FOX News Chairman Roger Ailes renewed his contract for four more years on Friday, keeping him in charge of the network he largely built through the next presidential election season in 2016, which will also be the network’s 20th anniversary.
Ailes has been in charge of FOX News since its founding in 1996, when the mainstream media mocked the network — and its potential.
As even the New York Times concedes, Ailes, who is 72, “is widely credited with the financial and cultural success of Fox News,” which has been the highest-rated cable news channel.
Ailes, who used to work for Richard Nixon and Rush Limbaugh, was a visionary in finding big-name personalities — like Bill O’Reilly and Sean Hannity — around which he built his primetime lineup. He has made it a point to air stories the mainstream media ignored in the network’s patented “fair and balanced” manner.

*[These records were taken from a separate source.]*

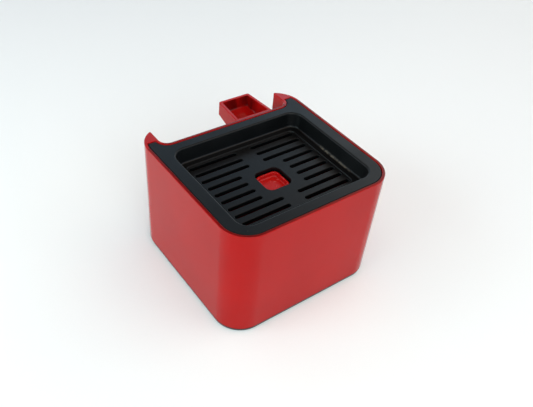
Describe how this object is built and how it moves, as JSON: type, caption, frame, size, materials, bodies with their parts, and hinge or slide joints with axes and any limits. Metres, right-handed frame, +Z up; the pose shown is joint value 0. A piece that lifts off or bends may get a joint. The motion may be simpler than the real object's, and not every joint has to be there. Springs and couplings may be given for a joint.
{
  "type": "coffee machine drip tray",
  "caption": "Deep red drip tray of a slim pod coffee machine, with a flush black slotted cup grid, a level float and a rear drain trough.",
  "frame": {"origin": "middle of the footprint's bounding box, on the surface that the feet stand on", "axes": "+Z up, -Y towards the front wall, +Y towards the rear wall and its drain trough, +X to the right seen from the front"},
  "size_m": [0.12, 0.1271, 0.0824],
  "materials": {
    "red_gloss": "gloss",
    "red_float": "satin",
    "black_satin": "fine satin",
    "dark_plastic": "matte",
    "rubber": "matte",
    "steel": "zinc plated"
  },
  "bodies": {
    "tray": {"shell": "red_gloss", "rear_trough": "red_gloss", "trough_seal": "rubber", "base_plate": "dark_plastic", "foot_1": "rubber", "foot_2": "rubber", "foot_3": "rubber", "foot_4": "rubber", "screw_1": "steel", "screw_2": "steel", "screw_3": "steel", "screw_4": "steel"},
    "cup_grid": {"cup_grid": "black_satin", "float_cage": "black_satin"},
    "level_float": {"level_float": "red_float"}
  },
  "joints": [
    {"name": "grid_lift", "type": "slide", "parent": "tray", "child": "cup_grid", "axis": [0, 0, 1], "range_m": [0, 0.05]},
    {"name": "float_rise", "type": "slide", "parent": "cup_grid", "child": "level_float", "axis": [0, 0, 1], "range_m": [0, 0.0065]}
  ]
}
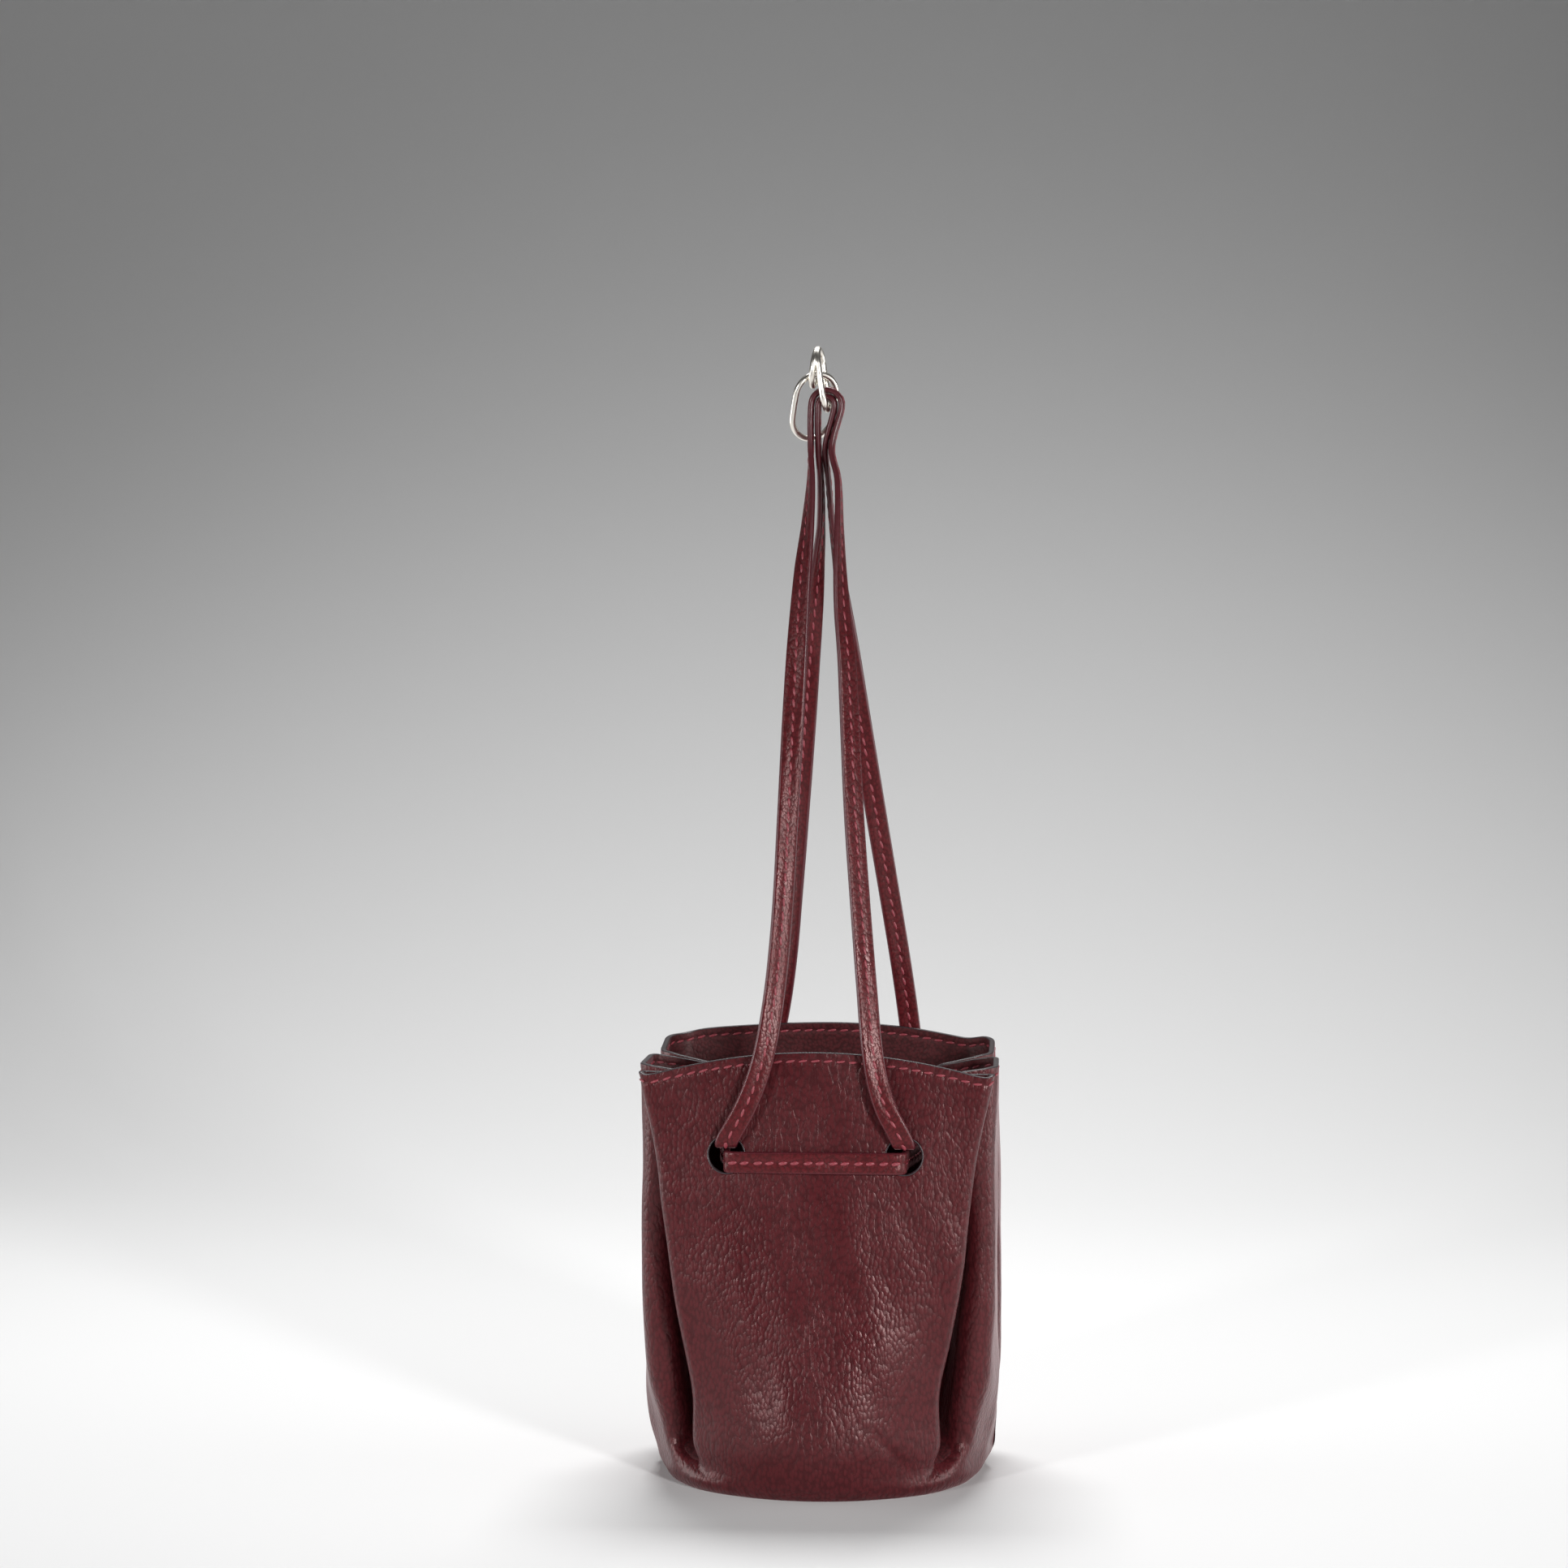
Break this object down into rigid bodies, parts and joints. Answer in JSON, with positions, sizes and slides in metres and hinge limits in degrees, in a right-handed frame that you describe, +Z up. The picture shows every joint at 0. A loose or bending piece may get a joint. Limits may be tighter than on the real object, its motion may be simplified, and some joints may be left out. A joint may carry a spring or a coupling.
{
  "type": "leather drawstring pouch",
  "caption": "Small round-based leather drawstring pouch with folded sides, flat stitched straps threaded through holes, and a metal hook and oval ring.",
  "frame": {"origin": "centre of the round base, on the surface the pouch stands on", "axes": "+Z up along the bag to the hook, front panel facing -Y, +X to the right seen from the front"},
  "size_m": [0.0938, 0.0903, 0.2973],
  "materials": {
    "leather": "glossy pebbled burgundy leather",
    "strap_leather": "burgundy leather strap, satin, with painted edges",
    "silver_metal": "polished pale silver"
  },
  "bodies": {
    "root": {"pouch_body": "leather", "front_strap": "strap_leather", "back_strap": "strap_leather", "strap_hook": "silver_metal", "oval_ring": "silver_metal"}
  },
  "joints": []
}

When FOX News first hit the airwaves, elites underestimated how much a station whose anchors did not talk down to viewers and conservatives would resonate.
Now, with its blockbuster ratings, FOX often competes with mainstream media networks for ratings and is often as much of an agenda setter and narrative shaper as the traditional networks. In many cases, FOX News has been even more influential than the traditional networks as mainstream networks and publications have struggled financially due to their blatant liberal biases.
It is also an outlet which, by reporting on issues and figures important to those on the center-right that the mainstream media would never have given the time of day, has forced the mainstream media to acknowledge and cover issues it otherwise would not have.
According to the Times, Ailes received $21 million last year and was the third highest paid executive at FOX News behind chief executive Rupert Murdoch and Chief Operating Officer Chase Carey.